# [DATASET EXTRACT]
>>>>>
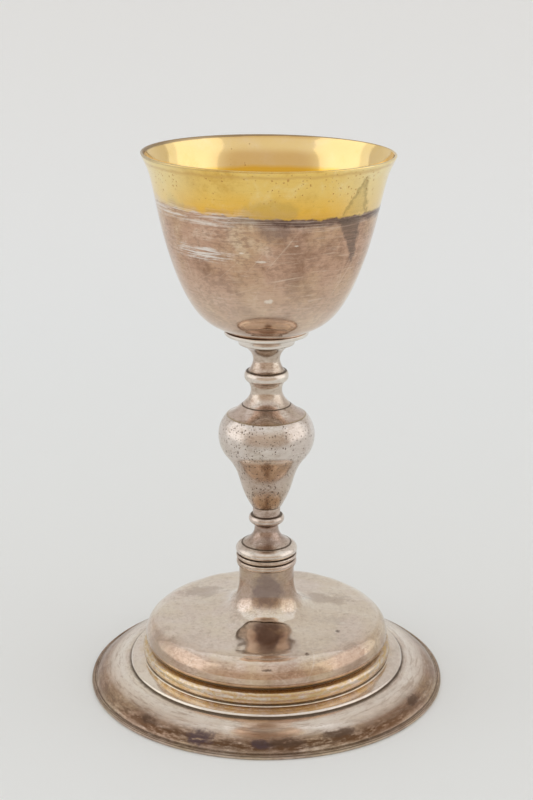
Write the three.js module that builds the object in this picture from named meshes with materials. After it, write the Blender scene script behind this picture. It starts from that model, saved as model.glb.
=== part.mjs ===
// A parcel-gilt silver chalice on a baluster stem, in millimetres, +Z up.
// The origin is the centre of the circle that the foot stands on.
// Every piece is round about the Z axis. Outlines are written as (radius, height),
// each from the height where its own piece starts.
import * as THREE from "three";

// Facets round the wide pieces and round the stem
const wideSides = 36;
const stemSides = 24;

// Bowl: seat, belly, throat and rim, going up
const bowlWall = 1.2;
const bowlSeatRadius = 17.8;
const bellyRadius = 40.9;
const bellyHeight = 30.7;
const throatRadius = 49.3;
const throatHeight = 64.7;
const rimRadius = 53.6;
const bowlHeight = 76.7;
const rimRounding = 0.4;

// Collar under the bowl: a thin disc over an ogee
const discLedge = 0.5;
const discHeight = 1.6;
const discBevel = 0.5;
const ogeeTopRadius = 16.4;
const ogeeHeight = 4.2;
const ogeeLedge = 0.4;

// Upper spool, the slender neck under the collar
const upperSpoolHeight = 12.3;
const upperSpoolTopRadius = 11.8;
const upperWaistRadius = 5.85;
const upperWaistHeight = 5.0;

// Ring between the two upper necks
const ringHeight = 4.6;
const ringBulge = 1.5;
const ringSeatRadius = 8.2;

// Cap of the knop: a neck that spreads into a sloping shoulder
const capNeckHeight = 10.7;
const capWaistRadius = 6.85;
const capWaistHeight = 6.4;
const capLineRadius = 10.6;
const capSlopeHeight = 4.8;

// Knop, a pear upside down: its widest part is round, its lower part tapers in an ogee
const knopRadius = 21.2;
const knopRound = 13.9;
const knopWaistHeight = 24.6;
const knopBellyHeight = 33.3;
const knopHeight = 42.7;
const knopBaseLedge = 0.5;

// Lower spool: band, small ring and trumpet, going down
const bandRadius = 6.1;
const bandHeight = 4.0;
const smallRingHeight = 3.8;
const smallRingBulge = 1.65;
const smallRingSeatRadius = 6.3;
const trumpetHeight = 9.7;
const trumpetRadius = 11.1;
const trumpetWaistRadius = 5.35;
const trumpetWaistHeight = 7.3;

// Stem collar: torus, thin ring and lip, with a groove below each
const torusHeight = 4.4;
const torusBulge = 4.3;
const torusRadius = 13.8;
const torusLowerShare = 0.36;
const torusStartAngle = -35;
const thinRingHeight = 2.1;
const thinRingBulge = 0.8;
const lipHeight = 2.8;
const lipBulge = 0.75;
const upperGrooveHeight = 0.2;
const lowerGrooveHeight = 0.6;
const grooveDepth = 0.3;
const collarSeatRadius = 12.8;
const seatMargin = 0.2;

// Foot: flange, slope, step, moulding, groove, drum and neck, going up
const footWall = 1.5;
const footRadius = 80;
const flangeWidth = 2.1;
const flangeHeight = 2.1;
const flangeRounding = 0.6;
const slopeHeight = 7.5;
const stepRadius = 62;
const stepHeight = 1.5;
const stepRounding = 0.7;
const stepRingWidth = 5.4;
const stepRingRise = 0.5;
const mouldingRise = 1.0;
const mouldingSeatRadius = 54.8;
const mouldingBulge = 1.5;
const mouldingHeight = 5.2;
const footGrooveRadius = 52.4;
const footGrooveHeight = 1.9;
const drumRadius = 54.9;
const drumLipHeight = 2.1;
const shoulderWidth = 9.9;
const shoulderHeight = 9.6;
const shoulderTurn = 84;
const drumTopRise = 1.4;
const neckBaseRadius = 26;
const neckFlareHeight = 15.2;
const neckRadius = 12.3;
const neckHeight = 6.9;
const neckTopThickness = 2.0;

// A point of an outline
const at = (radius, height) => new THREE.Vector2(radius, height);

// A smooth stretch between two points. Each pull is how far its end's handle reaches
// along the radius and the height, as shares of the stretch's own width and height.
function sweep(start, startPull, end, endPull, steps) {
  const width = end.x - start.x;
  const height = end.y - start.y;
  const startHandle = at(start.x + startPull[0] * width, start.y + startPull[1] * height);
  const endHandle = at(end.x - endPull[0] * width, end.y - endPull[1] * height);
  return new THREE.CubicBezierCurve(start, startHandle, endHandle, end).getPoints(steps);
}

// Part of an ellipse, with angles in degrees from straight outwards
function arc(centre, width, height, startAngle, endAngle, steps) {
  return Array.from({ length: steps + 1 }, (_, i) => {
    const angle = THREE.MathUtils.degToRad(startAngle + ((endAngle - startAngle) * i) / steps);
    return at(centre.x + width * Math.cos(angle), centre.y + height * Math.sin(angle));
  });
}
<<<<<
# [DIRECTIVE]
Return a word-for-word copy of the lines from the beginning of the listing to the line holding "const rimRounding = 0.4;", both kept.

# [ANSWER FOR THIS EXERCISE]
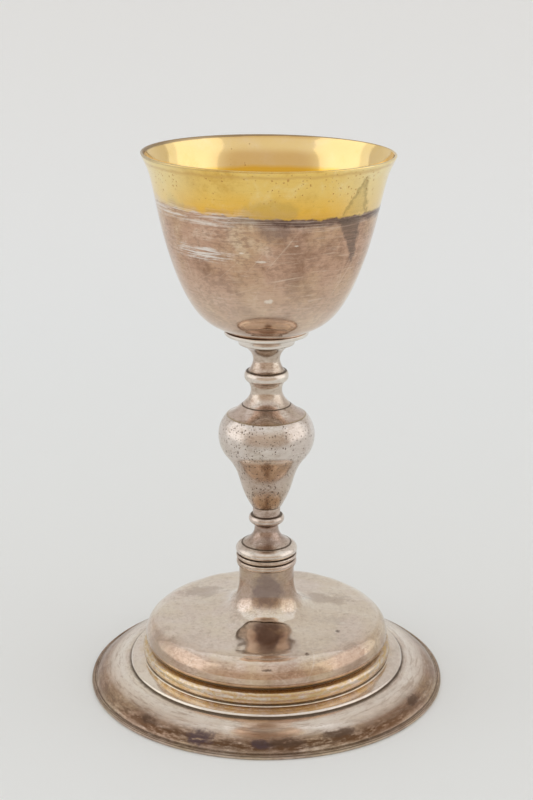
Write the three.js module that builds the object in this picture from named meshes with materials. After it, write the Blender scene script behind this picture. It starts from that model, saved as model.glb.
=== part.mjs ===
// A parcel-gilt silver chalice on a baluster stem, in millimetres, +Z up.
// The origin is the centre of the circle that the foot stands on.
// Every piece is round about the Z axis. Outlines are written as (radius, height),
// each from the height where its own piece starts.
import * as THREE from "three";

// Facets round the wide pieces and round the stem
const wideSides = 36;
const stemSides = 24;

// Bowl: seat, belly, throat and rim, going up
const bowlWall = 1.2;
const bowlSeatRadius = 17.8;
const bellyRadius = 40.9;
const bellyHeight = 30.7;
const throatRadius = 49.3;
const throatHeight = 64.7;
const rimRadius = 53.6;
const bowlHeight = 76.7;
const rimRounding = 0.4;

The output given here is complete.